Second, media reports including everyone other than Orthodox Jews into a single “non-Orthodox” category are misleading. The study affirms that joining a Conservative or Reform congregation makes a huge difference in offering an alternative to assimilation. In terms of active Jewish engagement, the study found “a familiar denominational gradient, with the Orthodox substantially leading Conservative adherents, who in turn somewhat surpass Reform Jews on measures of engagement and attendance.” Thus, 73 percent of affiliated Conservative Jews and 57 percent of Reform Jews rate “very high” or “high” in terms of engagement. In contrast, 72 percent of the unaffiliated “Just Jewish” respondents rank either “low” or “very low.”
Within the “gradient,” Conservative Jews display a high level of Jewish intensity. The study affirms that Conservative Jews are “substantially more likely to attend monthly services” than their fellow “non-Orthodox” Jews. The trend holds true for indicators like Shabbat meals, Jewish friends, talking about Jewish matters, and accessing Jewish websites.
Elevated engagement also is evident in the manner that affiliated Conservative Jews educate their children. Among Conservative children ages 5-17, 34 percent have attended day schools, and 75 percent of Conservative toddlers over time attend Jewish preschool or Jewish day care (44 percent at any one point in time for ages 0-4). In all, 82 percent of children raised in self-identifying Conservative homes receive some form of formal Jewish education.
Furthermore, Conservative Jews are the backbone of UJA/Jewish federation giving. The study identifies the Conservative and Modern Orthodox as the two groups most exhibiting a very “strong commitment to community-wide values and high rates of giving to UJA-Federation” (41 percent of Conservative Jews, 37 percent of Modern Orthodox).
Now, if many factors point to a high quality of Jewish engagement within the Conservative ranks, why does the survey data reveal a numeric decline, from 127,000 to 89,000, among the number of unaffiliated New York Jews who self-identify as Conservative? This important question merits careful analysis. Here are but a few factors to be explored:
First, sons and daughters of Conservative Jews are marrying and having children later and later. During these “odyssey years” (their 20s and 30s), single adults cluster into New York’s urban singles scene. This does not mean that they necessarily will be lost to the movement of their youth. Instead, they temporarily self-identify as “Just Jewish” until their marital and household paths have been determined. At that point, young married couples with tots ready for preschool routinely re-enter the world of synagogue membership and movement identification.

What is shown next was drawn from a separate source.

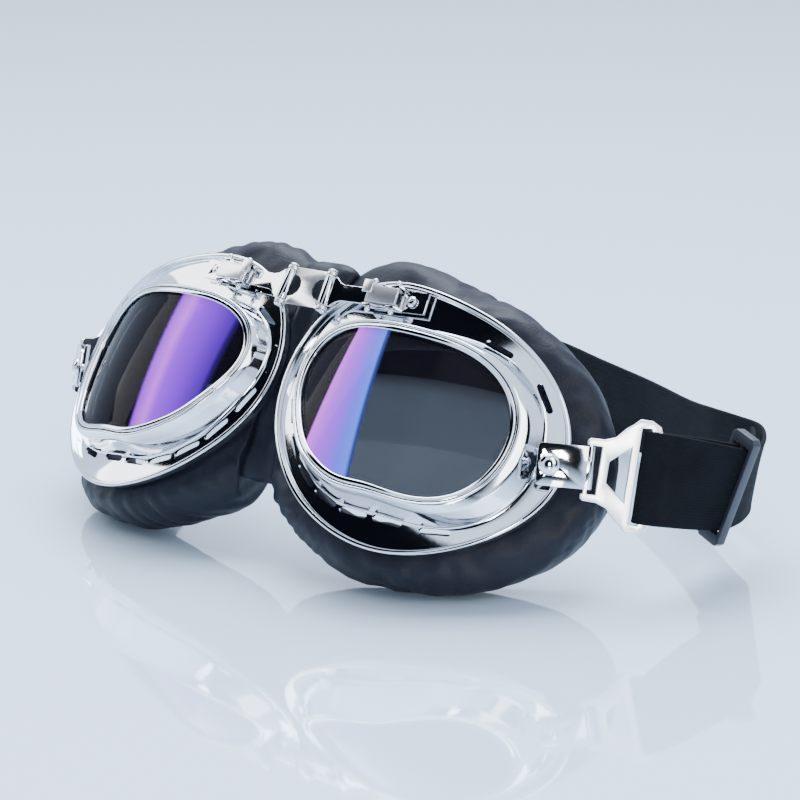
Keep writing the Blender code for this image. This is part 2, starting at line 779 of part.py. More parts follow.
def strap_tab():
    half = TAB_HEIGHT / 2
    thick = TAB_THICKNESS / 2
    outline = [(-TAB_INSIDE + 0.8, half), (-TAB_INSIDE, half - 0.8)]
    outline += [(-TAB_INSIDE, -half + 0.8), (-TAB_INSIDE + 0.8, -half)]
    outline += [(CURL_AT - 0.6, -half), (CURL_AT - 0.6, half)]
    strip = prism(outline, -thick, thick, lambda x, z, y: on_tab(x, y, z))
    tab = new_object("strap_tab", *strip, chrome())
    axis = (CURL_AT, thick - CURL_RADIUS)
    barrel = circle(CURL_RADIUS + 0.03, 12, axis)
    curl = prism(barrel, -half + 0.03, half - 0.03, lambda x, y, z: on_tab(x, y, z))
    combine(tab, new_object("tab_curl", *curl, chrome()), "UNION")
    bore = circle(BAR_RADIUS + BAR_CLEARANCE, 12, axis)
    bore = prism(bore, -half - 1, half + 1, lambda x, y, z: on_tab(x, y, z))
    combine(tab, new_object("curl_bore", *bore, chrome()), "DIFFERENCE")
    bore = circle(1.2 + GAP, 8, (-TAB_INSIDE + RIVET_FROM_END, 0))
    hole = prism(bore, -3, 3, lambda x, z, y: on_tab(x, y, z))
    combine(tab, new_object("rivet_hole", *hole, chrome()), "DIFFERENCE")
    both_sides(tab)


def tab_rivet():
    face = TAB_THICKNESS / 2 + GAP
    r = RIVET_RADIUS
    low = -TAB_THICKNESS / 2 - 1.0
    profile = [(0, low - 0.05), (1.2, low), (1.2, face), (r, face)]
    profile += [(0.85 * r, face + 0.9), (0.5 * r, face + 1.5), (0, face + 1.7)]
    at = -TAB_INSIDE + RIVET_FROM_END
    points, faces = turned(profile, 14, lambda x, z, y: on_tab(at + x, y, z))
    both_sides(new_object("tab_rivet", points, faces, chrome()))


def buckle_matrix(swing):
    """From the right buckle's own (along, behind, up) to the world. Its origin is the middle of its bar."""
    place = Matrix.Translation((CURL_AT, CURL_RADIUS - TAB_THICKNESS / 2, -BUCKLE_SLIDE))
    turn = Matrix.Rotation(swing, 4, "Z")
    return TAB @ place @ turn @ Matrix.Rotation(BUCKLE_DROP - TAB_DROP, 4, "Y")


def buckle_outline():
    """The upper half of the outline, from the bar to the wide end, mirrored to the lower half."""
    arm = TAB_HEIGHT / 2 + BUCKLE_SLIDE + GAP
    upper = [(-1.2, arm), (-1.2, arm + 1.4), (-0.4, arm + 2.0)]
    upper += [(3.5, arm + 2.1), (6.5, arm + 3.2), (9.0, arm + 6.0)]
    upper += [(11.0, BUCKLE_HALF - 1.6), (12.6, BUCKLE_HALF), (16.0, BUCKLE_HALF)]
    upper += [(BUCKLE_LENGTH - 0.6, BUCKLE_HALF - 1.4)]
    upper += [(BUCKLE_LENGTH, BUCKLE_HALF - 3.0)]
    return upper + [(x, -z) for x, z in reversed(upper)]


def strap_buckle(name, swing, side):
    """A flat triangular plate with a bar for the tab, a trapezoid hole and a slot for the strap."""
    matrix = buckle_matrix(swing)

    def to_world(x, z, y):
        spot = matrix @ Vector((x, -y, z))
        return Vector((side * spot.x, spot.y, spot.z))

    thick = BUCKLE_THICKNESS / 2
    arm = TAB_HEIGHT / 2 + BUCKLE_SLIDE + GAP
    bar_slot = [(BAR_RADIUS, arm), (3.0, arm), (3.0, -arm), (BAR_RADIUS, -arm)]
    open_side = [(-2.0, arm), (-BAR_RADIUS, arm), (-BAR_RADIUS, -arm), (-2.0, -arm)]
    trapezoid = [(5.6, 3.0), (11.2, 7.6), (11.2, -7.6), (5.6, -3.0)]
    slot_end = STRAP_WIDTH / 2 + 0.5
    slot = [(SLOT_START, slot_end), (SLOT_END, slot_end), (SLOT_END, -slot_end), (SLOT_START, -slot_end)]
    plate = prism(buckle_outline(), -thick, thick, to_world, [bar_slot, trapezoid, slot])
    buckle = new_object(name, *plate, chrome(), origin=to_world(0, 0, 0))
    notch = box((-2.0, -arm, -3), (-BAR_RADIUS, arm, 3), to_world)
    combine(buckle, new_object(name + "_notch", *notch, chrome()), "DIFFERENCE")
    return buckle


# Strap --------------------------------------------------------------------


def curve_through(points, count):
    """A smooth Catmull-Rom curve through a few points, as count points."""
    knots = [Vector(p) for p in points]
    knots = [2 * knots[0] - knots[1]] + knots + [2 * knots[-1] - knots[-2]]
    result = []
    spans = len(knots) - 3
    for i in range(count):
        place = spans * i / (count - 1)
        k = min(int(place), spans - 1)
        t = place - k
        a, b, c, d = knots[k : k + 4]
        result.append(
            0.5 * (2 * b + (c - a) * t + (2 * a - 5 * b + 4 * c - d) * t * t + (3 * b - a - 3 * c + d) * t**3)
        )
    return result


def ribbon(name, route, ups, finish):
    """A flat band on edge. route lists its centres, and ups the directions of its upper edge."""
    points = []
    loops = []
    for i, spot in enumerate(route):
        ahead = route[min(i + 1, len(route) - 1)] - route[max(i - 1, 0)]
        side = ahead.cross(ups[i]).normalized() * STRAP_THICKNESS / 2
        rise = ups[i] * STRAP_WIDTH / 2
        loops.append(range(len(points), len(points) + 4))
        points += [spot + side + rise, spot - side + rise, spot - side - rise, spot + side - rise]
    for point in points:
        point.z = max(point.z, 0.0)
    faces = loops_to_faces(loops, False, True)
    faces += [tuple(loops[0]), tuple(reversed(loops[-1]))]
    return new_object(name, points, faces, finish)


def on_buckle(swing, side):
    """World point of a buckle, as a function of (along, forwards, up)."""
    matrix = buckle_matrix(swing)

    def to_world(a, f, b):
        spot = matrix @ Vector((a, -f, b))
        return Vector((side * spot.x, spot.y, spot.z))

    return to_world


def strap_layer():
    """Distance from the middle of a buckle, or of the slider's bar, to the middle of the band."""
    return BUCKLE_THICKNESS / 2 + GAP + STRAP_THICKNESS / 2


def strap_wrap(swing, side):
    """Band centres round a buckle's outer bar, from its back through the slot to its front."""
    place = on_buckle(swing, side)
    apart = strap_layer()
    slot = (SLOT_START + SLOT_END) / 2
    path = [(BUCKLE_LENGTH + 1, -apart), (slot + 1.8, -apart), (slot + 0.3, -0.7 * apart), (slot, 0.0)]
    path += [(slot + 0.3, 0.7 * apart), (slot + 1.8, apart), (BUCKLE_LENGTH + 1, apart)]
    up = place(0, 0, 1) - place(0, 0, 0)
    return [place(a, f, 0) for a, f in path], [up] * len(path)


def leaning(lean):
    return Vector((lean[0], lean[1], 1.0)).normalized()


def slider_axes():
    """The slider's directions: out of the band's face, up the band and along it."""
    up = leaning(SLIDER_LEAN)
    along = Vector(STRAP_ROUTE[0][0]) - on_buckle(0.0, 1)(BUCKLE_LENGTH, 0, 0)
    along = (along - along.dot(up) * up).normalized()
    return along.cross(up), up, along


def inner_layer(route, ups):
    """The same band, moved inwards by the thickness of what the two layers pass round."""
    moved = []
    for i, spot in enumerate(route):
        ahead = route[min(i + 1, len(route) - 1)] - route[max(i - 1, 0)]
        moved.append(spot - ahead.cross(ups[i]).normalized() * 2 * strap_layer())
    return moved


def elastic_strap():
    """One band: doubled from the right buckle to past the slider, then single round the back to the left buckle."""
    webbing = material("webbing", (0.012, 0.013, 0.018), 0.8)
    right, right_ups = strap_wrap(0.0, 1)
    left, left_ups = strap_wrap(LEFT_BUCKLE_SWING, -1)
    outwards, slider_up, _ = slider_axes()
    at_slider = Vector(SLIDER_AT) + outwards * strap_layer()
    centres = [right[-1], at_slider] + [Vector(spot) for spot, _ in STRAP_ROUTE] + [left[-1]]
    leans = [right_ups[0], slider_up] + [leaning(lean) for _, lean in STRAP_ROUTE] + [left_ups[0]]
    run = curve_through(centres, STRAP_STEPS)
    run_ups = [up.normalized() for up in curve_through(leans, STRAP_STEPS)]
    tail = inner_layer(run, run_ups)[1:STRAP_TAIL]
    route = tail[::-1] + right[:-1] + run[:-1] + left[::-1]
    ups = run_ups[STRAP_TAIL - 1 : 0 : -1] + right_ups[:-1] + run_ups[:-1] + left_ups
    ribbon("elastic_strap", route, ups, webbing)


def strap_slider():
    """A plate across the band, with a slot for each layer."""
    outwards, up, along = slider_axes()

    def to_world(x, z, y):
        return Vector(SLIDER_AT) + outwards * x + up * z + along * y

    half = SLIDER_WIDTH / 2
    tall = SLIDER_HEIGHT / 2
    corner = 1.2
    outline = [(half, tall - corner), (half - corner, tall), (corner - half, tall), (-half, tall - corner)]
    outline += [(-half, corner - tall), (corner - half, -tall), (half - corner, -tall), (half, corner - tall)]
    window = STRAP_WIDTH / 2 + 0.7
    near = SLIDER_BAR / 2
    far = near + SLIDER_SLOT
    outer = [(far, window), (near, window), (near, -window), (far, -window)]
    inner = [(-x, z) for x, z in outer]
    deep = SLIDER_THICKNESS / 2
    plastic = material("slider_plastic", (0.05, 0.055, 0.065), 0.4)
    plate = prism(outline, -deep, deep, to_world, [outer, inner])
    new_object("strap_slider", *plate, plastic, origin=SLIDER_AT, smooth=False)


def main():
    clear_scene()
    eyecup_frame()
    both_sides(new_object("lens_bezel", *swept_ring(bezel_profile, SEGMENTS), chrome()))
    rubber = material("gasket_rubber", (0.02, 0.02, 0.02), 0.7)
    both_sides(new_object("lens_gasket", *swept_ring(gasket_profile, SEGMENTS), rubber))
    lens()
    face_cushion()
    nose_web()
    bridge_link()
    hinge_pin()
    hinge_tongue()
    bridge_base()
    ball_pin("guide_pin", GUIDE_PIN_AT, guide_pin_forward(), GUIDE_PIN_RADIUS)
    ball_pin("lever_pin", LEVER_PIN_AT, LEVER_PIN_FORWARD, LEVER_PIN_RADIUS)
    clamp_lever()
    bridge_screw()
    strap_tab()
    tab_rivet()
    strap_buckle("right_strap_buckle", 0.0, 1)
    strap_buckle("left_strap_buckle", LEFT_BUCKLE_SWING, -1)
    elastic_strap()
    strap_slider()


main()
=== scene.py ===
"""Motorcycle goggles: the looks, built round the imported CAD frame.

Lengths are in millimetres and multiplied by MM when they reach a mesh. +Z is up, and the lenses face -Y.
Right-hand pieces are modelled on the +X side, and the left-hand ones are their mirror images.
"""

import math

import bmesh
import bpy
import numpy as np
from mathutils import Matrix, Vector
from mathutils.bvhtree import BVHTree

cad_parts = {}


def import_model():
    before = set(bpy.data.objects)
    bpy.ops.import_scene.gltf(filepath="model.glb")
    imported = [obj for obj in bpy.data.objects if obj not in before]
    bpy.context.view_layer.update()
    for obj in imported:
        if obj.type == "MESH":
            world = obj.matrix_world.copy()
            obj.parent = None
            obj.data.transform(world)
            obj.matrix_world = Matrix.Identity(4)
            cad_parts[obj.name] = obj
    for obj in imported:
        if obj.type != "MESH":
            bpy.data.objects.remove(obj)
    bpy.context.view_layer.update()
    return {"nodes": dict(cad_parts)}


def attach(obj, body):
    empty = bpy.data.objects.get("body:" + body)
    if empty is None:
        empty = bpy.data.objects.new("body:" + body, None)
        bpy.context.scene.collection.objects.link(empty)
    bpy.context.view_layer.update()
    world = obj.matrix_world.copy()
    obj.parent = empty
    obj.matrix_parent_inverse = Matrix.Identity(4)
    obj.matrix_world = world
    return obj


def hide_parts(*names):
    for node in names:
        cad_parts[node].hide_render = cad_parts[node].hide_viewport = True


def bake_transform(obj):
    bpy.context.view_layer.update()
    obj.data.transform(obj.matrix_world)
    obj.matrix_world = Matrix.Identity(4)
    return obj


MM = 0.001
GAP = 0.3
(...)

Second, thousands of young Conservative Jews commute to New York from across the Hudson River, drawn to New Jersey by burgeoning communities in Hoboken and Jersey City and convenient rail lines between Manhattan and Montclair, Maplewood, Millburn, and Metuchen. Regrettably, the study did not include these areas, even though these folks clearly remain part of the “New York scene.”
Third, the populations of certain New York neighborhoods have aged or changed ethnic and/or religious composition, especially in portions of Long Island and Queens. Yet the Conservative movement has been far too slow in balancing these predictable membership losses with the seeding of congregations in emerging areas of residence. An entrepreneurial approach to synagogue growth will become a priority for the re-organized United Synagogue of Conservative Judaism. The USCJ’s Strategic Plan also focuses on elevating the vitality of local Conservative synagogues. The goal is to make congregations more skilled in their retention of empty-nesters, while simultaneously providing more energetic outreach to prospective members.
In sum, a careful reading of the New York survey ought not to discourage the Conservative movement. Embedded within sometimes difficult findings is a context that is considerably less ominous. Instead, the data point to the possibility and hope for a much brighter future.